### Information supplied

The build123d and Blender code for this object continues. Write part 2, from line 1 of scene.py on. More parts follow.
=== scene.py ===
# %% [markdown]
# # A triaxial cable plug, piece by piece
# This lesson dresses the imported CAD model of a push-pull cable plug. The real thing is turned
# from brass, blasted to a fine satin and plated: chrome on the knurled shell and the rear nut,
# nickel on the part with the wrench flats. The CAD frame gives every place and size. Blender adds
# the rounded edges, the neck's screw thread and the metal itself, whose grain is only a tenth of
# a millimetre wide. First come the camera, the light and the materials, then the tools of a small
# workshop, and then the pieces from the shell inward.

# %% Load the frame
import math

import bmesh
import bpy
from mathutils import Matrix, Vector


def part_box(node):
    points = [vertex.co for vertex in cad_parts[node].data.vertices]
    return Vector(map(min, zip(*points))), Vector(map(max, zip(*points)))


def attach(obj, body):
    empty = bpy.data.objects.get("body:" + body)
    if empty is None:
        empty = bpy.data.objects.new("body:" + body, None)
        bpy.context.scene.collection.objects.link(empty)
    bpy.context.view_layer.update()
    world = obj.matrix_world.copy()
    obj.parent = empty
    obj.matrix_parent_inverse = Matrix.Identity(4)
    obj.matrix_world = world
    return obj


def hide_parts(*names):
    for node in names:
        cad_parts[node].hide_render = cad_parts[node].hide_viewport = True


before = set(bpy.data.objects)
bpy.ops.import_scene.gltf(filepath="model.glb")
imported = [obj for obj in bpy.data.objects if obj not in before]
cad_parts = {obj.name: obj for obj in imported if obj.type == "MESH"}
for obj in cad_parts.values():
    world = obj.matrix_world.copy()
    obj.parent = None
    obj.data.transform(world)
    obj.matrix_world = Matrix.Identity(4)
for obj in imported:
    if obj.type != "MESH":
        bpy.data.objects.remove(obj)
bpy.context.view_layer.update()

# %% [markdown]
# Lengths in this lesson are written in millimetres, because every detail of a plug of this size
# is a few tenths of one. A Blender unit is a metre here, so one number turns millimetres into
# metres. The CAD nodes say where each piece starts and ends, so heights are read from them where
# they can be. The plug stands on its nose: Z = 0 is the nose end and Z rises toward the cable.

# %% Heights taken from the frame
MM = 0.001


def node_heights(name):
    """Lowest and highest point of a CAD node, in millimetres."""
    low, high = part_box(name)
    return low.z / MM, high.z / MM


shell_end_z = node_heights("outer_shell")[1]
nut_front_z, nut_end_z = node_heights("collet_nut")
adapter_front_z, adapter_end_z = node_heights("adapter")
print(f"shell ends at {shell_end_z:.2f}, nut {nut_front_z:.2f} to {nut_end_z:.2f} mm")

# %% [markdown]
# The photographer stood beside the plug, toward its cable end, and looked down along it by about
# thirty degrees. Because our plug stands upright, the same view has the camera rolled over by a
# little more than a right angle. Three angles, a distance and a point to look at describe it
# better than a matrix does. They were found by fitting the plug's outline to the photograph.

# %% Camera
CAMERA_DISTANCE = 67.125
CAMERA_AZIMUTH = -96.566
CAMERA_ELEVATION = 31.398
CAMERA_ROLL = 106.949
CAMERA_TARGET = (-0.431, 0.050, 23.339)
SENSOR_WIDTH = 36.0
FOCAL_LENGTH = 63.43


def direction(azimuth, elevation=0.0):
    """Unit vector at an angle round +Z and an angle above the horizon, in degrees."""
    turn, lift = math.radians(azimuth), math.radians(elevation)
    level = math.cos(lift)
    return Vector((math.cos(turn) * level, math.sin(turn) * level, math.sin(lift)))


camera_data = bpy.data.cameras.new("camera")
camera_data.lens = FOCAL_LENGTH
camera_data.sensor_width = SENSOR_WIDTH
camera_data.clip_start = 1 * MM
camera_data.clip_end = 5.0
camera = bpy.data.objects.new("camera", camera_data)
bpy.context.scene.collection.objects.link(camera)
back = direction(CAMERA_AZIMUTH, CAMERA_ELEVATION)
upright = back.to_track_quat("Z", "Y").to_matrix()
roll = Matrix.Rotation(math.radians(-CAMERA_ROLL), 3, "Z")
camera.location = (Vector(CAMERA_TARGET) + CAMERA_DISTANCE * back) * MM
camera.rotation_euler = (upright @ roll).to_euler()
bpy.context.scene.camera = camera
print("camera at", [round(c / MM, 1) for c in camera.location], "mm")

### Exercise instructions
Transcribe the lines above from the one with "for node in" through the one with "# better than". Include both ends and leave out every other line.

### Right answer
    for node in names:
        cad_parts[node].hide_render = cad_parts[node].hide_viewport = True


before = set(bpy.data.objects)
bpy.ops.import_scene.gltf(filepath="model.glb")
imported = [obj for obj in bpy.data.objects if obj not in before]
cad_parts = {obj.name: obj for obj in imported if obj.type == "MESH"}
for obj in cad_parts.values():
    world = obj.matrix_world.copy()
    obj.parent = None
    obj.data.transform(world)
    obj.matrix_world = Matrix.Identity(4)
for obj in imported:
    if obj.type != "MESH":
        bpy.data.objects.remove(obj)
bpy.context.view_layer.update()

# %% [markdown]
# Lengths in this lesson are written in millimetres, because every detail of a plug of this size
# is a few tenths of one. A Blender unit is a metre here, so one number turns millimetres into
# metres. The CAD nodes say where each piece starts and ends, so heights are read from them where
# they can be. The plug stands on its nose: Z = 0 is the nose end and Z rises toward the cable.

# %% Heights taken from the frame
MM = 0.001


def node_heights(name):
    """Lowest and highest point of a CAD node, in millimetres."""
    low, high = part_box(name)
    return low.z / MM, high.z / MM


shell_end_z = node_heights("outer_shell")[1]
nut_front_z, nut_end_z = node_heights("collet_nut")
adapter_front_z, adapter_end_z = node_heights("adapter")
print(f"shell ends at {shell_end_z:.2f}, nut {nut_front_z:.2f} to {nut_end_z:.2f} mm")

# %% [markdown]
# The photographer stood beside the plug, toward its cable end, and looked down along it by about
# thirty degrees. Because our plug stands upright, the same view has the camera rolled over by a
# little more than a right angle. Three angles, a distance and a point to look at describe it
# better than a matrix does. They were found by fitting the plug's outline to the photograph.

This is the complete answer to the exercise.